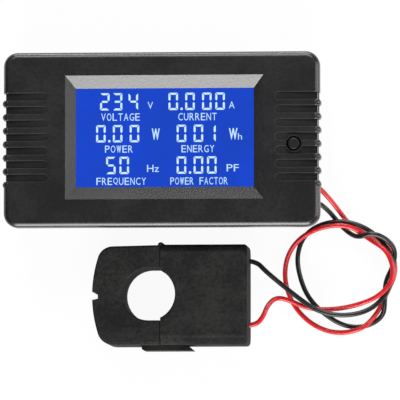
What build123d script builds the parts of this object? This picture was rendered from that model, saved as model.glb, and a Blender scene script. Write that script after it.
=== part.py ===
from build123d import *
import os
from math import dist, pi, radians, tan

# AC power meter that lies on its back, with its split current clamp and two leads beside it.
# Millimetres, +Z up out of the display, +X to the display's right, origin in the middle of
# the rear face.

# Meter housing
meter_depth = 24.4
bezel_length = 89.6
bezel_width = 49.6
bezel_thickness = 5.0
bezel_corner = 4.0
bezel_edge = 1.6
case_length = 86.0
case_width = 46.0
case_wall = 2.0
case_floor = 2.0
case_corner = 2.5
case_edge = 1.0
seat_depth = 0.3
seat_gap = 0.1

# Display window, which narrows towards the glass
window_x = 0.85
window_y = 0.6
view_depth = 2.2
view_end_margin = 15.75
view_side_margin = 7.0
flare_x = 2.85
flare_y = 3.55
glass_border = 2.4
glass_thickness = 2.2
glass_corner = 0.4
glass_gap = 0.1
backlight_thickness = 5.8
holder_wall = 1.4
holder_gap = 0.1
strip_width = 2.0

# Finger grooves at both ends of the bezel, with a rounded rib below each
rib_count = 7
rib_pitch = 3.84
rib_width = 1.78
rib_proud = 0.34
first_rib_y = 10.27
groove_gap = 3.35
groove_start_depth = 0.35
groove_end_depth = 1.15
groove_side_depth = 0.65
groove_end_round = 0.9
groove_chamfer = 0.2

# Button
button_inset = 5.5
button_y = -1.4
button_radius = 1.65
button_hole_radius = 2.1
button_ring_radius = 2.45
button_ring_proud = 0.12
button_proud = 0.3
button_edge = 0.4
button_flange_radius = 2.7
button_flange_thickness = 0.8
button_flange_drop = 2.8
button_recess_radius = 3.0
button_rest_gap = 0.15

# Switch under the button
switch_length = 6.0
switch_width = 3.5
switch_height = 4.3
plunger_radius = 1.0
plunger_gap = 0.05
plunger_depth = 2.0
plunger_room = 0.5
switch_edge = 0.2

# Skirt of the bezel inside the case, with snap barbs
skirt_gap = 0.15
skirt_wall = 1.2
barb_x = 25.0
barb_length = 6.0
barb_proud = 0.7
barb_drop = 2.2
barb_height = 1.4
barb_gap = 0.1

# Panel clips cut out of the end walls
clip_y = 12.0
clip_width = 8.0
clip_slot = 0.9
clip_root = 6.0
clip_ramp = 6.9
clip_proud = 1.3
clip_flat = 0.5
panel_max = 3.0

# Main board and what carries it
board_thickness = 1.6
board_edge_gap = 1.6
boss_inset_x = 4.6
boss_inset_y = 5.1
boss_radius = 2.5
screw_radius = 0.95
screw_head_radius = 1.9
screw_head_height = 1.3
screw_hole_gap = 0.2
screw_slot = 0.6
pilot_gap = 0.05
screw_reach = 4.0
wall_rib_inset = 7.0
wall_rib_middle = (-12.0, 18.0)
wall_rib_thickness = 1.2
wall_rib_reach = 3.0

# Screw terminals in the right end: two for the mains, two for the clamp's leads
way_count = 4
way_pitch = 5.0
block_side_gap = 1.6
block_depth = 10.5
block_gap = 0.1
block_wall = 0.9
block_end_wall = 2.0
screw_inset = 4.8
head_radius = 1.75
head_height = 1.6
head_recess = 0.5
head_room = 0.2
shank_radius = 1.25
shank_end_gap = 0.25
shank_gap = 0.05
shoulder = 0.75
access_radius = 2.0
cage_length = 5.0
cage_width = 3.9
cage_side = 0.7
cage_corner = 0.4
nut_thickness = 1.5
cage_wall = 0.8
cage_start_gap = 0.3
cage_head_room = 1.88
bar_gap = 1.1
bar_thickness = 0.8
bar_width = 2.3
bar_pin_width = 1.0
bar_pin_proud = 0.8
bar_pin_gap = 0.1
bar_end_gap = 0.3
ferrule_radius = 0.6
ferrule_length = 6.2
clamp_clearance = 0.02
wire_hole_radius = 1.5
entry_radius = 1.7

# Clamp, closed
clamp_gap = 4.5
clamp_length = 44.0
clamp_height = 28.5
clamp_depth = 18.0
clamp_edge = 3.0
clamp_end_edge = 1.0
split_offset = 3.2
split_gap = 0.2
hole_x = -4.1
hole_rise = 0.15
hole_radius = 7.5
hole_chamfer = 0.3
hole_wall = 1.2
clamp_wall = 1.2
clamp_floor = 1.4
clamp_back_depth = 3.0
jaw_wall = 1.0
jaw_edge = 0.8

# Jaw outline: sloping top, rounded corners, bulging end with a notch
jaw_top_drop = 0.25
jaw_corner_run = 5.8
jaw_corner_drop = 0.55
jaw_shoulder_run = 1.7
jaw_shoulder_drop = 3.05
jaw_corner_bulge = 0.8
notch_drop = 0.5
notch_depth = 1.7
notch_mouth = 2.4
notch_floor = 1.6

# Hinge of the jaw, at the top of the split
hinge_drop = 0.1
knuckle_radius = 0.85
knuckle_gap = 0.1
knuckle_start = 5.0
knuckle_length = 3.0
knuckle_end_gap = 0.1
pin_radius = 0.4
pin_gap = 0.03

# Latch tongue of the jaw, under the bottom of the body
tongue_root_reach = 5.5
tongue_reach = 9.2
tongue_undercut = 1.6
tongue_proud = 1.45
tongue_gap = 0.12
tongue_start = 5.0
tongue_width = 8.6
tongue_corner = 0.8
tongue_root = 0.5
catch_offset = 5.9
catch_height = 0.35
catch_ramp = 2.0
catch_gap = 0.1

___

■ **EXERCISE PROMPT**: Begin with the first line of the listing and copy exactly through the line that contains "# the rear face.", please, keeping both ends and leaving out everything after.

■ **ANSWER FOR THIS EXERCISE**:
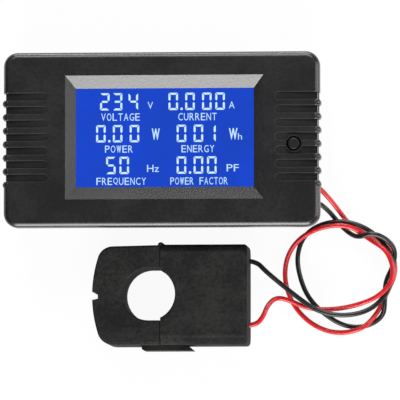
What build123d script builds the parts of this object? This picture was rendered from that model, saved as model.glb, and a Blender scene script. Write that script after it.
=== part.py ===
from build123d import *
import os
from math import dist, pi, radians, tan

# AC power meter that lies on its back, with its split current clamp and two leads beside it.
# Millimetres, +Z up out of the display, +X to the display's right, origin in the middle of
# the rear face.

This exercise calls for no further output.